Bagi penikmat seni, berapa pun harganya, nilai bukanlah menjadi soal namun menghargai sebuah karya seni.


Tangkapan layar - Buah tangan berupa keris mungil dari perak karya Bara Silver untuk buah tangan pada KTT G20 di Desa Celuk, Kabupaten Gianyar Bali, Rabu (25/5/2022) ANTARA/TikTok/Bara Silver Bali
Bertahan dari pandemi

Pandemi COVID-19 menjadi titik klimaks Putu Sudi Adnyani yang selama hampir dua tahun memberi dampak luar biasa terhadap sendi kehidupan masyarakat.

Namun, yang namanya pelaku seni, ia tak kehabisan akal, Mami Bara tetap menciptakan dan menggali ide-ide baru membuat kerajinan.

Bara tetap mendesain namun menyiasatinya dengan melakukan diversifikasi produk menggunakan logam selain perak dan emas yang lebih terjangkau di antaranya tembaga dan alpaka.

Terbaru, ia membuat kerajinan perak dengan motif Bali yang mendekorasi tas wanita berbahan rotan ate.

Tas jinjing yang terlihat biasa, menjadi elegan dan terkesan mahal dipadukan dengan ukiran perak.

Produk kerajinannya pun digemari konsumen berbagai latar belakang mulai dari konsumen umumnya, artis hingga pejabat negara dan lingkaran Istana Kepresidenan RI, salah satunya Ibu Negara Iriana Joko Widodo.

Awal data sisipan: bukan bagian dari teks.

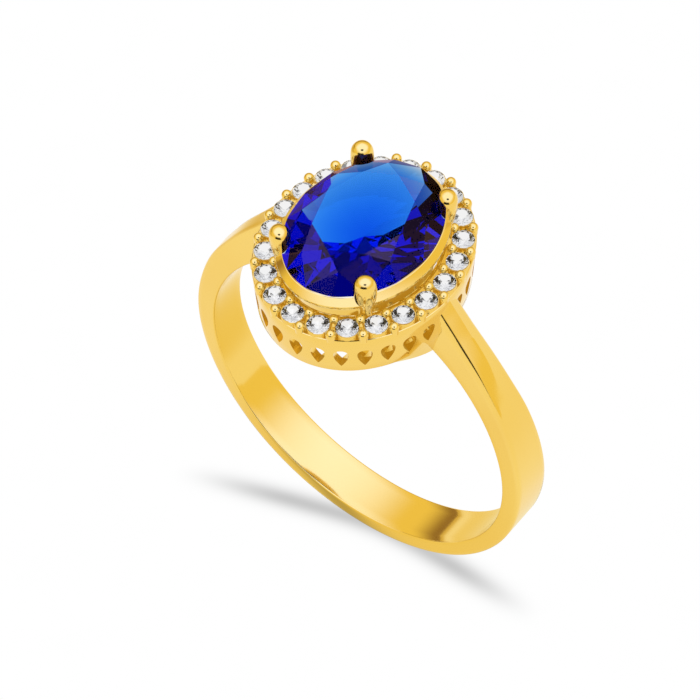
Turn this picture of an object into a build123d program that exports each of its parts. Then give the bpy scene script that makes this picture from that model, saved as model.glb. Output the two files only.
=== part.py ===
from build123d import *
import os
from bisect import bisect_left
from math import cos, hypot, pi, radians, sin

# Ring with an oval centre stone in a pierced halo head. Millimetres.
# Origin: centre of the finger bore. +Y along the bore, +Z towards the stone.

# ---- finger bore and band ----
BORE_R = 9.1
BAND_DEEP_R = 8.7
ROOF_MIN = 0.02
# angle round the bore from +X, side-face thickness, band width, height of the roof ridge
BAND_SECTIONS = [
    (-90, 0.90, 2.56, 0.00),
    (-70, 0.90, 2.54, 0.00),
    (-50, 0.90, 2.48, 0.00),
    (-30, 0.90, 2.38, 0.00),
    (-12, 0.96, 2.29, 0.00),
    (4, 1.08, 2.19, 0.00),
    (18, 1.20, 2.06, 0.00),
    (30, 1.40, 1.88, 0.00),
    (40, 1.55, 1.71, 0.06),
    (49, 1.86, 1.56, 0.14),
    (57, 2.26, 1.46, 0.22),
    (63, 2.74, 1.40, 0.29),
    (67, 3.16, 1.38, 0.33),
]

# ---- halo head ----
HEAD_Z = 9.12
RIM_Z = 11.60
HEAD_FOOT = (4.92, 5.72)
HEAD_RIM = (5.08, 5.86)
WALL = 0.50
PLATE_Z = 11.15
PLATE_INNER = (3.50, 4.38)
LIP_WIDTH = 0.09
LIP_HEIGHT = 0.07
INNER_LIP_HEIGHT = 0.14

# ---- saddle between the head and the finger ----
SADDLE_TOP = (4.82, 5.56)
SADDLE_LOW = (4.60, 3.10)
SADDLE_LOW_Z = 7.55
SADDLE_OPENING = (2.90, 5.90)

# ---- pierced openings of the gallery wall ----
PIERCING_COUNT = 30
PIERCING_SHIFT = 0.27
PIERCING_Z = 10.18
PIERCING_HALF_WIDTH = 0.37
PIERCING_TIP = -0.63
PIERCING_TOP = 0.60

# ---- small halo stones ----
HALO_STONES = 22
HALO_SHIFT = -0.16
HALO_LINE = (4.43, 5.25)
HALO_STONE_R = 0.545
HALO_GIRDLE_Z = 11.85
HALO_CROWN = 0.175
HALO_PAVILION = 0.46
HALO_GIRDLE = 0.03
COLLAR_R = 0.625
COLLAR_Z = 11.79
SEAT_CLEARANCE = 0.008

# ---- grains shared by neighbouring halo stones ----
GRAIN_R = 0.26
GRAIN_OFFSET = 0.45
GRAIN_Z = 11.86
GRAIN_POST_R = 0.23

# ---- centre cup ----
CUP_FOOT = (3.00, 3.75)
CUP_WAIST = (3.36, 4.22)
CUP_WAIST_Z = 11.60
CUP_TOP = (3.52, 4.52)
CUP_TOP_Z = 13.08
CUP_WALL = 0.42
# rail under the stone: half axes and height, from its lower edge to its upper edge
RAIL = [
    ((3.56, 4.52), 12.35),
    ((3.80, 4.81), 12.62),
    ((3.80, 4.81), 12.76),
    ((3.52, 4.52), 13.08),
]

# ---- centre stone ----
STONE_HALF = (3.50, 4.50)
STONE_GIRDLE_Z = 13.15
STONE_GIRDLE = 0.10
STONE_CROWN = 1.05
STONE_PAVILION = 2.25
STONE_TABLE = 0.62
STONE_CLEARANCE = 0.012

# ---- claws ----
CLAW_TOP = (2.54, 3.22)
CLAW_ROOT_RATIO = 0.94
CLAW_ROOT_Z = 9.40
CLAW_TIP_Z = 14.48
CLAW_ROOT_R = 0.33
CLAW_TIP_R = 0.54
CLAW_SWELL_START = 2.70
CLAW_SWELL_END = 3.50

BIG = 40.0


def ellipse_at(half_axes, z):
    """Flat elliptical face at height z."""
    return Pos(0, 0, z) * Ellipse(half_axes[0], half_axes[1])


def oval_taper(low_half, low_z, high_half, high_z):
    """Solid between two ellipses of different size."""
    return loft(Sketch() + [ellipse_at(low_half, low_z), ellipse_at(high_half, high_z)])


def grown(half_axes, by):
    return (half_axes[0] + by, half_axes[1] + by)


def ellipse_arc_points(half_axes, count, shift):
    """Angles of points equally spaced along an ellipse, starting shift pitches past the -Y end."""
    steps = 7200
    a, b = half_axes
    lengths = [0.0]
    for i in range(steps):
        t = -pi / 2 + 2 * pi * (i + 0.5) / steps
        lengths.append(lengths[-1] + hypot(a * sin(t), b * cos(t)) * 2 * pi / steps)
    pitch = lengths[-1] / count
    angles = []
    for k in range(count):
        target = (k + shift) % count * pitch
        index = bisect_left(lengths, target)
        angles.append(-pi / 2 + 2 * pi * index / steps)
    return angles


def outward_plane(half_axes, angle, z):
    """Plane at a point of an ellipse, its Z axis pointing outwards and its Y axis up."""
    a, b = half_axes
    origin = (a * cos(angle), b * sin(angle), z)
    normal = Vector(cos(angle) / a, sin(angle) / b, 0).normalized()
    sideways = Vector(0, 0, 1).cross(normal)
    return Plane(origin=origin, x_dir=sideways, z_dir=normal)


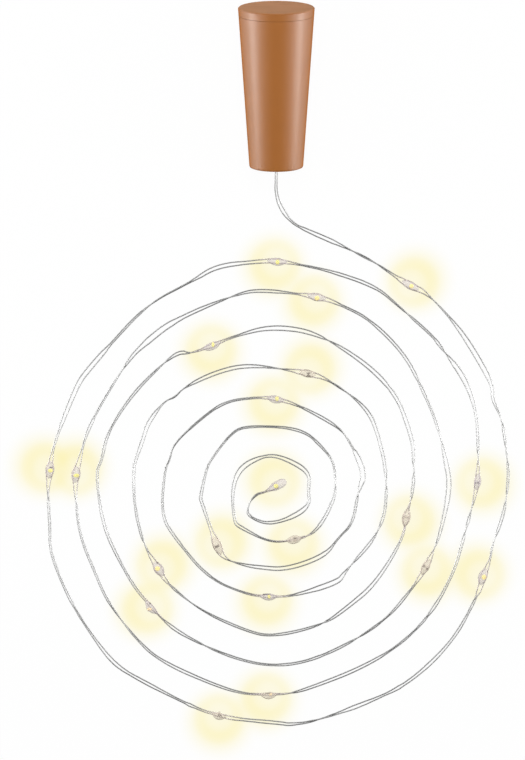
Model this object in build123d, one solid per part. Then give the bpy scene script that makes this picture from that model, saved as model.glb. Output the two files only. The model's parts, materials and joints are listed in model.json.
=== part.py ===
from build123d import *
import os
from math import atan2, ceil, cos, degrees, pi, radians, sin, sqrt, tan

# A cork-shaped bottle light. A tapered plastic stopper lies on its side with its wide end towards +Y. A pair of
# fine wires leaves the middle of its narrow end, bends down and runs into a flat spiral with twenty light drops.
# Lengths are millimetres and angles are degrees.

# The stopper's shell, measured along its own axis from the narrow end
LENGTH = 49.5
NARROW_R = 8.2
WIDE_R = 11.7
WALL = 1.5
END_WALL = 2.0
EDGE_ROUND = 0.6
EDGE_FACETS = 2
MOUTH_CHAMFER = 0.3

# Clearances between pieces
RUNNING = 0.08  # a shaft or plug in the hole that it moves in
LOOSE = 0.15  # a piece that drops into its place
SNUG = 0.05  # a piece that is clipped or bedded in
TOUCH = 0.1  # a sprung contact, drawn just off the face that it presses on
OVERRUN = 1.0  # how far a cutter runs past what it cuts

# The turning head, its shaft and the peg that stops it after a quarter turn
HEAD_T = 2.4
HEAD_CHAMFER = 0.3
SEAM = 0.1
SHAFT_R = 2.0
PEG_R = 0.6
PEG_H = 0.8
PEG_TRACK_R = 6.9
SWITCH_TURN = 90
PEG_ANGLE = -45

# The plug that carries the head and the cells, and the ledge in the shell that they are pushed down to
PLUG_LEDGE = 0.45
DECK_T = 2.2
CHAMBER_DEPTH = 1.0
CHAMBER_R = 5.2
KEY_W = 2.0
KEY_H = 0.4
KEY_ROOT = 0.6
KEY_LENGTH = 0.7

# The seal ring in its groove round the plug
RING_T = 1.0
GROOVE_DEPTH = 0.45
GROOVE_UP = 0.3

# The button cells
CELL_R = 5.8
CELL_H = 5.4
CELL_COUNT = 3
CAP_R = 4.1
CAP_H = 0.35

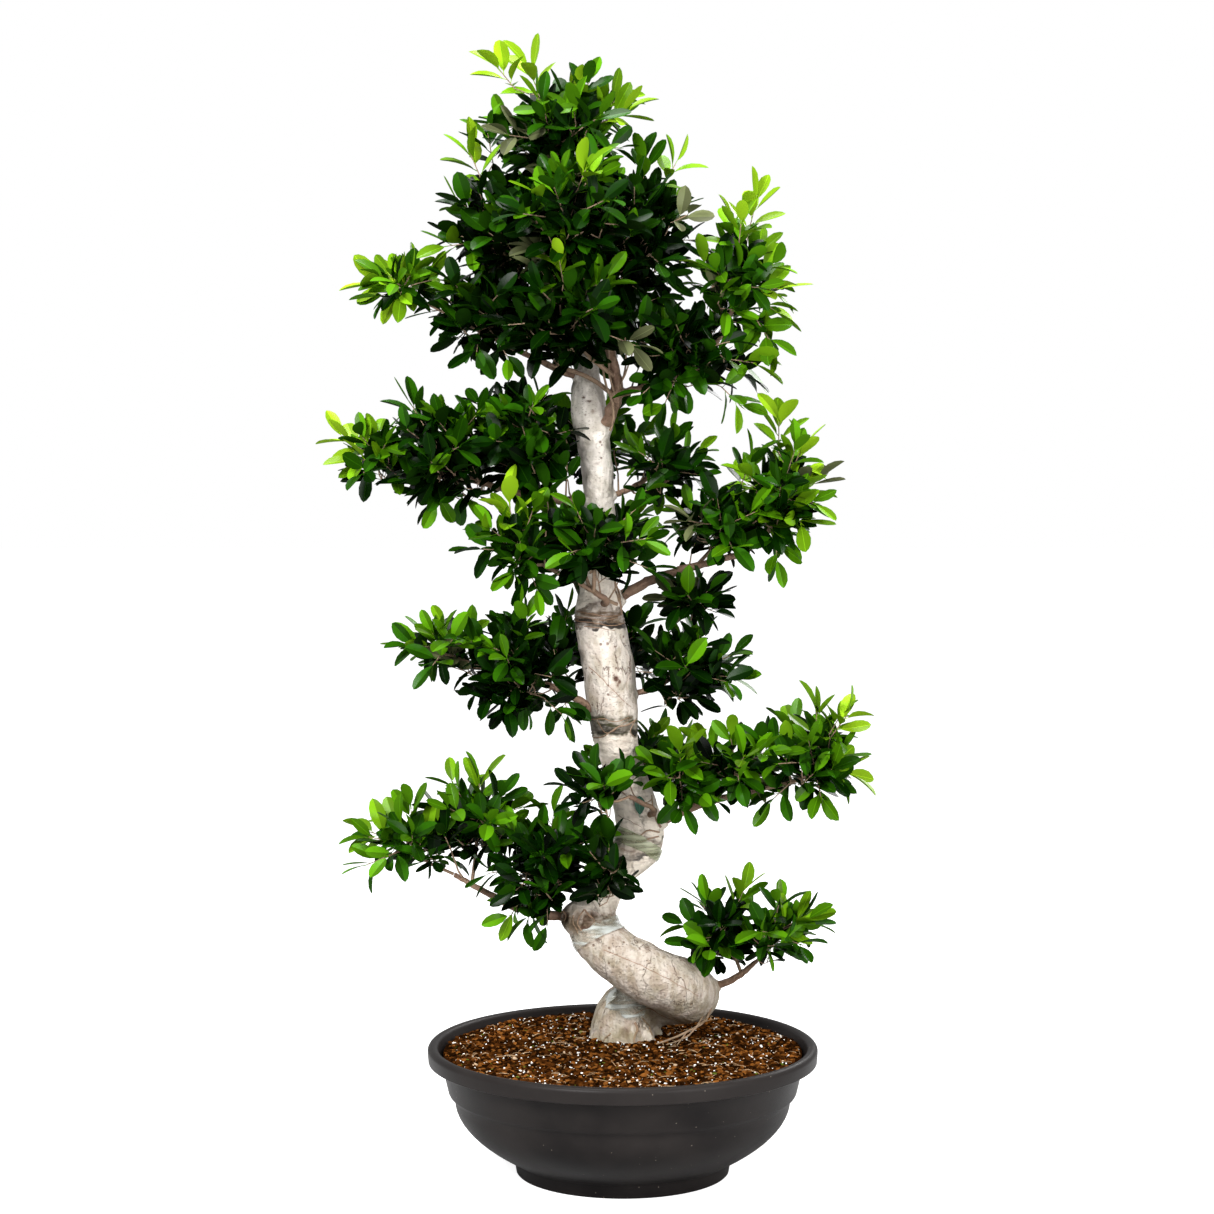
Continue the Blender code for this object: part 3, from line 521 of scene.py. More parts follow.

Karya aksesorinya pun kerap wara-wiri digunakan para perancang busana dalam pameran dan peragaan busana.

Bahkan, kerajinan Bara juga menjadi salah satu buah tangan berupa keris mungil bagi delegasi Konferensi Tingkat Tinggi (KTT) G20 di Nusa Dua, Bali, November 2022.

Di sisi lain, akses digitalisasi yang makin luas juga dimanfaatkan, guna mendukung keberlanjutan.

Pemikiran yang sederhana dan konsistensi dalam ide dan kreativitas Bara mengingatkan akan sosok Raden Ajeng Kartini yang menjadi pelopor kebangkitan emansipasi wanita era kolonial.

Meski berbeda cara dan generasi, setidaknya memotivasi karya perempuan masa kini untuk lebih berani dan tampil lebih percaya diri dengan karya-karya orisinal.